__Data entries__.
....

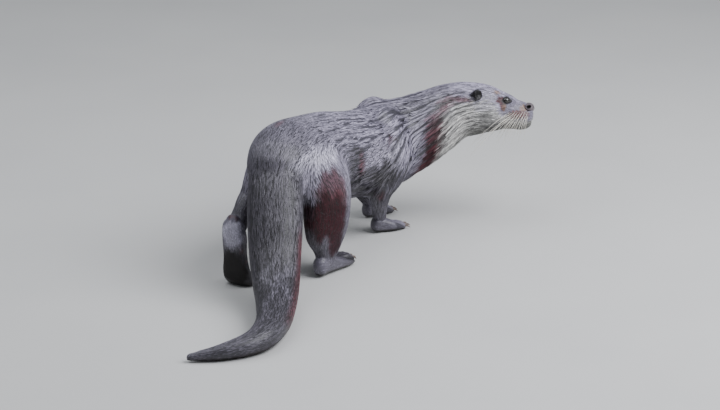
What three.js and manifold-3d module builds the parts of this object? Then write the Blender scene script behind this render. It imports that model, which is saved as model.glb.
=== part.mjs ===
// A life-size river otter, standing on flat ground in mid step and looking to its right.
//
// +X runs from the hips to the shoulders, +Y to the animal's left, +Z up, in millimetres. The floor is z = 0.
// Every limb is a loft: a smooth line through a few named stations, with a superellipse across it.
// The stations give the outer edge of the coat. Limbs are cut at their joints and out of what they grow from.
import * as THREE from "three";
import { mergeVertices } from "three/addons/utils/BufferGeometryUtils.js";
import Module from "manifold-3d";

const wasm = await Module();
wasm.setup();

// ---- Driving dimensions ----

const GAP = 0.35; // between neighbouring pieces
const HIP_HEIGHT = 180; // hip joints above the floor
const NOSE = new THREE.Vector3(460, -205.5, 179); // tip of the nose
const HEAD_TURN = -60; // the head's heading, in degrees from +X
const HEAD_ROLL = -8; // the crown leans to the animal's left
const EYE_RADIUS = 6.2;
const FORE_TOE = 31; // from a forepaw's root to the middle of its longest toe's pad
const HIND_TOE = 41; // and in a hind foot
const FORE_CLAW = 8.5;
const HIND_CLAW = 7;
const PAD_SHARE = 0.148; // a toe pad's radius, as a share of the longest toe
const MIDLINE = 6; // a leg's root stops this far from the middle of the body
const PAD_FLAT = 1; // how much of each toe's pad the floor flattens
const SPINE_RING = 28; // distance between a loft's sections
const HEAD_RING = 17;
const LIMB_RING = 25;

const UP = new THREE.Vector3(0, 0, 1);
const FORWARD = new THREE.Vector3(1, 0, 0);
const radians = THREE.MathUtils.degToRad;

// ---- The head's own frame: x ahead of the nose tip, y to the animal's left, z above the nostrils ----

const headAxis = new THREE.Vector3(Math.cos(radians(HEAD_TURN)), Math.sin(radians(HEAD_TURN)), 0);
const headUp = UP.clone().applyAxisAngle(headAxis, radians(HEAD_ROLL));
const headLeft = new THREE.Vector3().crossVectors(headUp, headAxis);
const HEAD = new THREE.Matrix4().makeBasis(headAxis, headLeft, headUp).setPosition(NOSE);
const inHead = (behind, left, above) => new THREE.Vector3(-behind, left, above).applyMatrix4(HEAD);

// ---- Stations: where a limb's middle passes, and how far the coat reaches to each side, up and down ----
// On a leg, which runs downwards, "up" is the front and "down" is the back.

const at = (x, y, z, side, up, down, lean = UP) => ({
  middle: new THREE.Vector3(x, y, z),
  reach: new THREE.Vector3(side, up, down),
  lean,
});
const atHead = (behind, above, side, up, down) => ({
  middle: inHead(behind, 0, above),
  reach: new THREE.Vector3(side, up, down),
  lean: headUp,
});

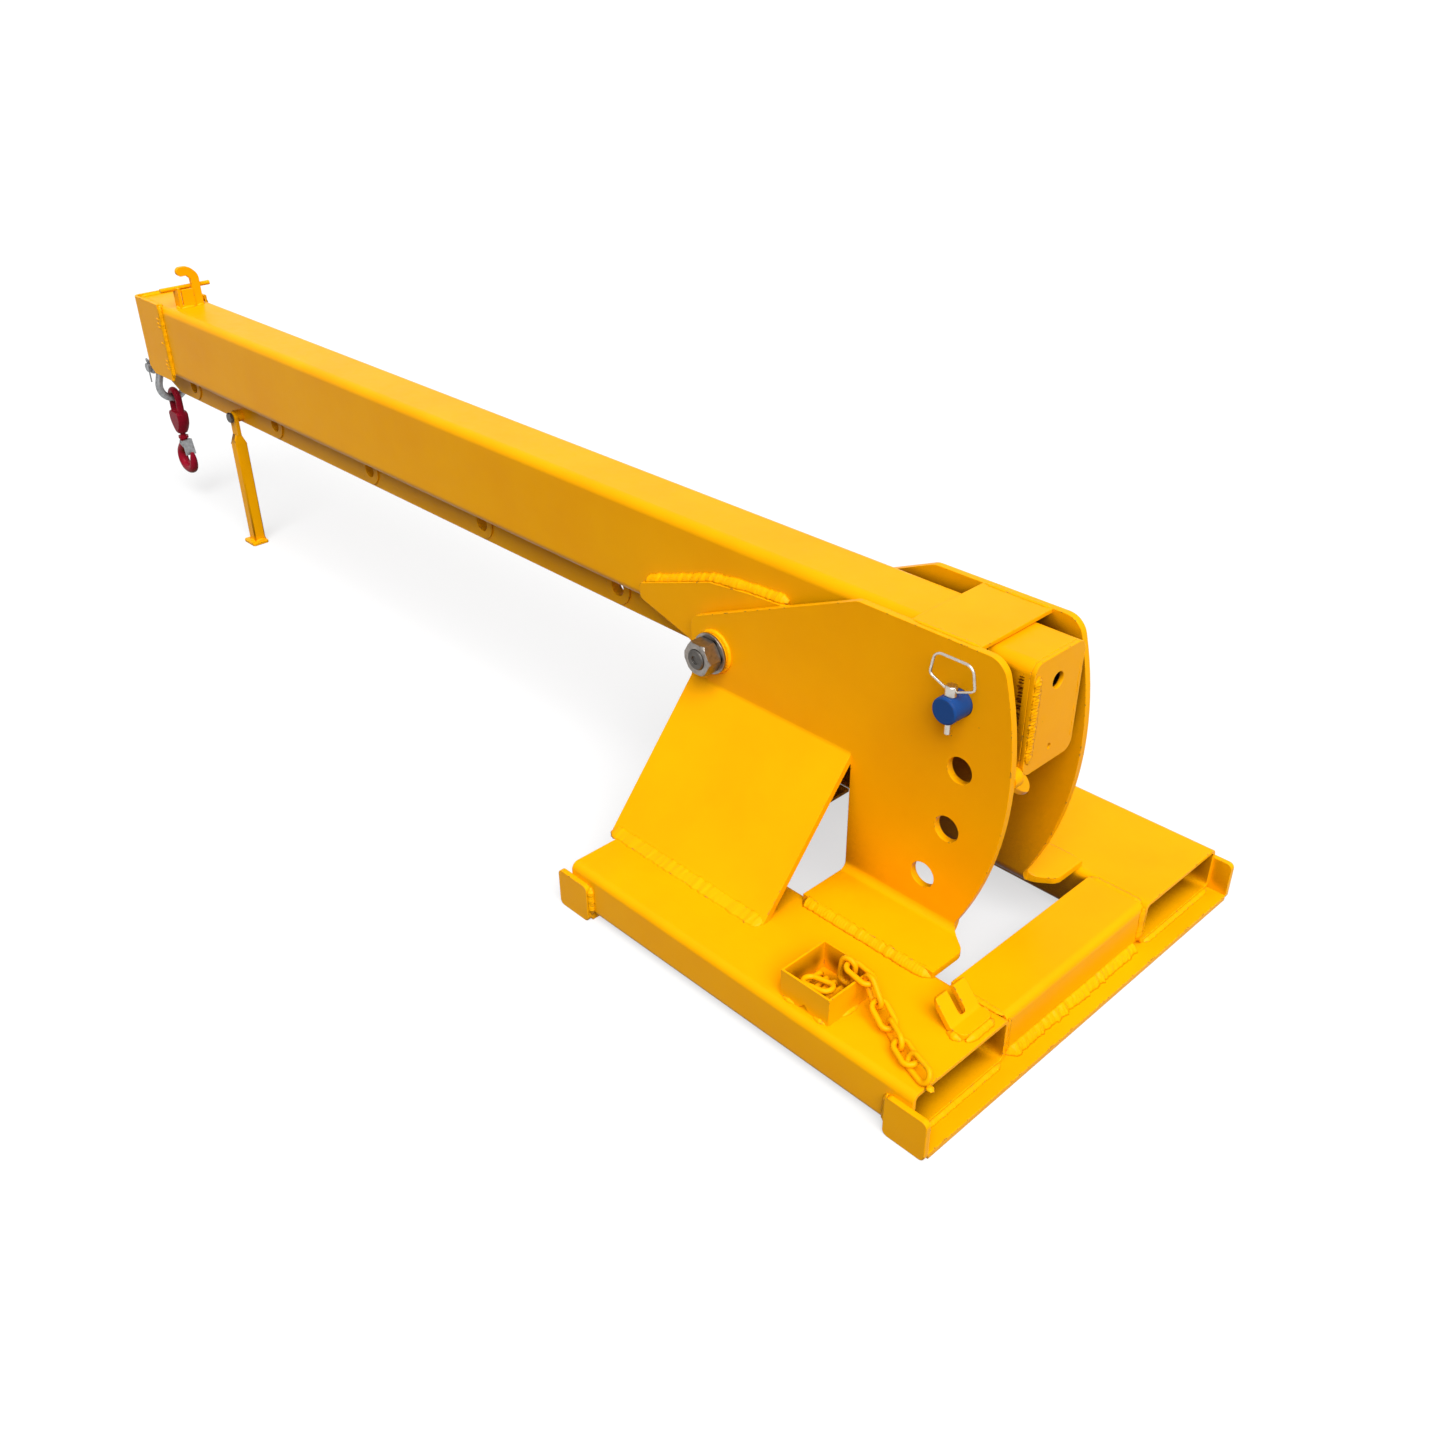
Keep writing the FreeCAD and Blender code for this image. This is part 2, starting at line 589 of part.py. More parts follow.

....

__Task objective__.
Copy out all of the records above with nothing altered.

__Result__.
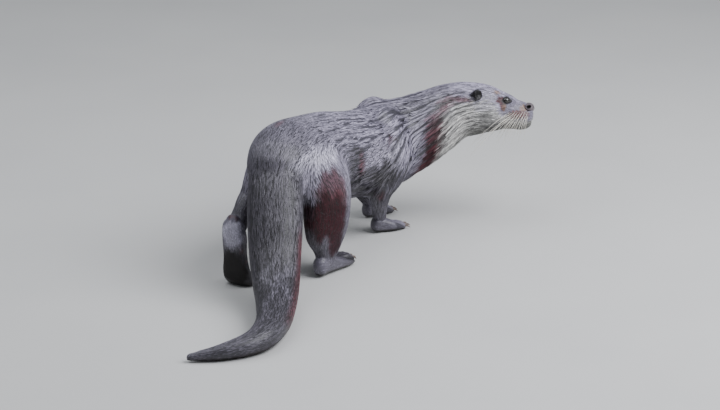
What three.js and manifold-3d module builds the parts of this object? Then write the Blender scene script behind this render. It imports that model, which is saved as model.glb.
=== part.mjs ===
// A life-size river otter, standing on flat ground in mid step and looking to its right.
//
// +X runs from the hips to the shoulders, +Y to the animal's left, +Z up, in millimetres. The floor is z = 0.
// Every limb is a loft: a smooth line through a few named stations, with a superellipse across it.
// The stations give the outer edge of the coat. Limbs are cut at their joints and out of what they grow from.
import * as THREE from "three";
import { mergeVertices } from "three/addons/utils/BufferGeometryUtils.js";
import Module from "manifold-3d";

const wasm = await Module();
wasm.setup();

// ---- Driving dimensions ----

const GAP = 0.35; // between neighbouring pieces
const HIP_HEIGHT = 180; // hip joints above the floor
const NOSE = new THREE.Vector3(460, -205.5, 179); // tip of the nose
const HEAD_TURN = -60; // the head's heading, in degrees from +X
const HEAD_ROLL = -8; // the crown leans to the animal's left
const EYE_RADIUS = 6.2;
const FORE_TOE = 31; // from a forepaw's root to the middle of its longest toe's pad
const HIND_TOE = 41; // and in a hind foot
const FORE_CLAW = 8.5;
const HIND_CLAW = 7;
const PAD_SHARE = 0.148; // a toe pad's radius, as a share of the longest toe
const MIDLINE = 6; // a leg's root stops this far from the middle of the body
const PAD_FLAT = 1; // how much of each toe's pad the floor flattens
const SPINE_RING = 28; // distance between a loft's sections
const HEAD_RING = 17;
const LIMB_RING = 25;

const UP = new THREE.Vector3(0, 0, 1);
const FORWARD = new THREE.Vector3(1, 0, 0);
const radians = THREE.MathUtils.degToRad;

// ---- The head's own frame: x ahead of the nose tip, y to the animal's left, z above the nostrils ----

const headAxis = new THREE.Vector3(Math.cos(radians(HEAD_TURN)), Math.sin(radians(HEAD_TURN)), 0);
const headUp = UP.clone().applyAxisAngle(headAxis, radians(HEAD_ROLL));
const headLeft = new THREE.Vector3().crossVectors(headUp, headAxis);
const HEAD = new THREE.Matrix4().makeBasis(headAxis, headLeft, headUp).setPosition(NOSE);
const inHead = (behind, left, above) => new THREE.Vector3(-behind, left, above).applyMatrix4(HEAD);

// ---- Stations: where a limb's middle passes, and how far the coat reaches to each side, up and down ----
// On a leg, which runs downwards, "up" is the front and "down" is the back.

const at = (x, y, z, side, up, down, lean = UP) => ({
  middle: new THREE.Vector3(x, y, z),
  reach: new THREE.Vector3(side, up, down),
  lean,
});
const atHead = (behind, above, side, up, down) => ({
  middle: inHead(behind, 0, above),
  reach: new THREE.Vector3(side, up, down),
  lean: headUp,
});

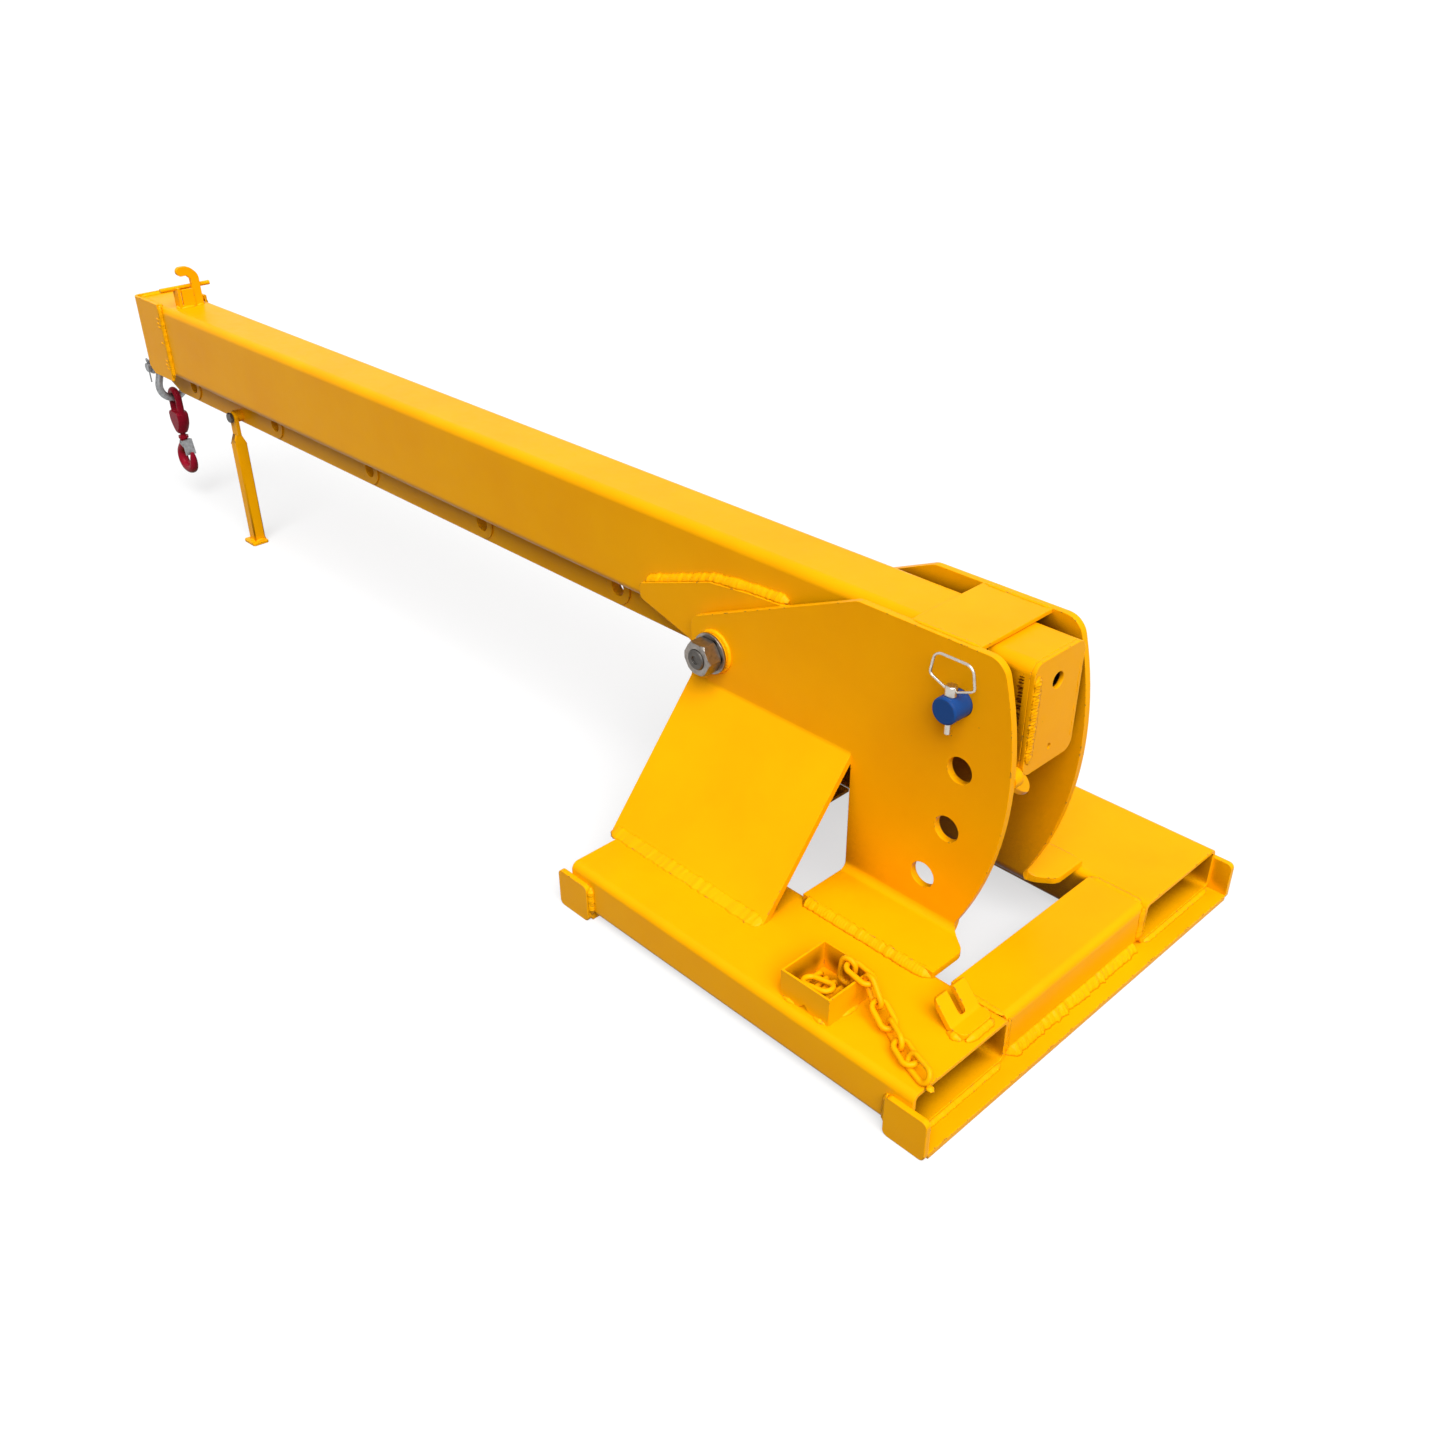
Keep writing the FreeCAD and Blender code for this image. This is part 2, starting at line 589 of part.py. More parts follow.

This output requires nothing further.